Risk Management and Insurance

Imported goods are exposed to risk at multiple stages. Transit damage, container loss, customs seizure and warehouse accidents are all potential threats.

Marine cargo insurance protects shipments during transit. Warehouse insurance covers stored inventory against fire, theft or damage.

Risk management also includes diversification. Relying on a single overseas supplier increases vulnerability. Political instability, manufacturing disruptions or shipping congestion can halt operations unexpectedly.

Building redundancy into your supply chain strengthens long-term resilience.

Setting Up for Growth

An import business that begins in a small warehouse can scale if systems are designed correctly from the start.

Choose a location with room to expand or the ability to relocate without excessive disruption. Ensure racking systems and material handling equipment can support increased volume.

Standardise processes early. Receiving procedures, inspection checklists and dispatch protocols should be documented clearly. Consistency improves training and reduces error as your workforce grows.

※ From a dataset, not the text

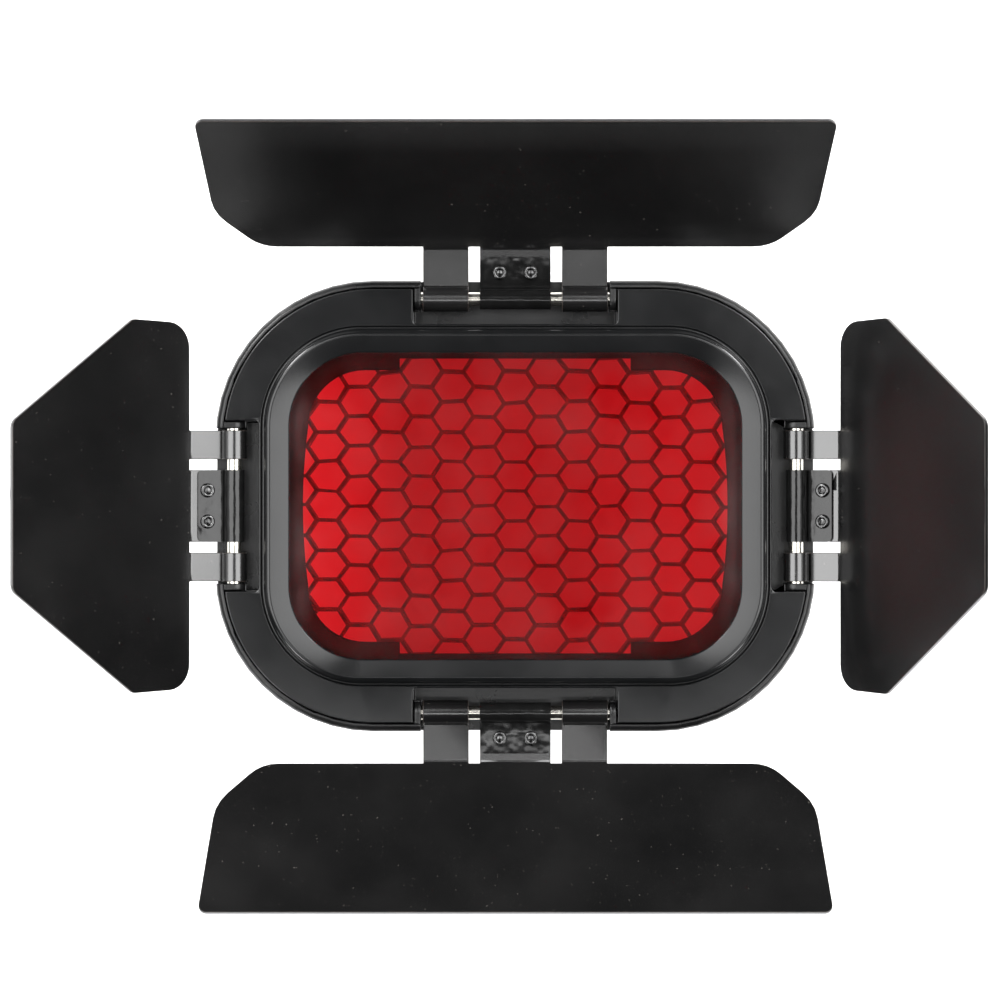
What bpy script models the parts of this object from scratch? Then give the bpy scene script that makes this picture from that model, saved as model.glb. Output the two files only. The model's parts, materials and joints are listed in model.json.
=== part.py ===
"""Barn door attachment for a compact flash head, with a colour filter and a honeycomb grid.

It lies on the rear rim of its sleeve: +Z is the way the light goes, +X points to the right-hand
flap and +Y to the top flap. The flaps are modelled half open. Lengths are in metres.
"""

import math

import bmesh
import bpy
from mathutils import Matrix, Vector

MM = 0.001

# The frame seen from the front, and the heights of its levels above the rear rim.
FRAME_WIDTH = 100.0 * MM
FRAME_HEIGHT = 75.2 * MM
FRAME_CORNER = 26.3 * MM
SIDE_BAND = 12.4 * MM
TOP_BAND = 12.1 * MM
WINDOW_CORNER = 12.2 * MM
SEAT_LIP = 2.4 * MM
SLEEVE_WALL = 2.0 * MM
SLEEVE_DEPTH = 10.0 * MM
FLANGE_DEPTH = 10.0 * MM
RIM_WIDTH = 1.3 * MM
RIM_CHAMFER = 0.5 * MM
RIM_ROUND = 1.1 * MM
FLANGE_CHAMFER = 0.8 * MM
MOUTH_CHAMFER = 0.5 * MM
COVER_THICKNESS = 1.6 * MM
COVER_SEAT = 1.5 * MM
BEZEL_INSET = 8.2 * MM
BEZEL_CORNER = 16.2 * MM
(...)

Technology investment also pays off long term. Integrated accounting and inventory platforms allow real-time tracking of margins and stock performance.

Growth in importing is rarely sudden. It is built on operational consistency.

Final Considerations

Starting an import business in Australia requires more than product sourcing. It demands regulatory compliance, strategic logistics, financial discipline and physical infrastructure capable of handling volume safely.

Warehousing and equipment decisions, particularly around forklifts and storage systems, directly influence efficiency and profitability. Compliance determines whether goods enter the country smoothly. Supplier management and cash flow planning shape long-term sustainability.

When these elements align, importing becomes a structured, scalable operation rather than a reactive venture.

The opportunity is real. But it belongs to those who treat setup as seriously as sales.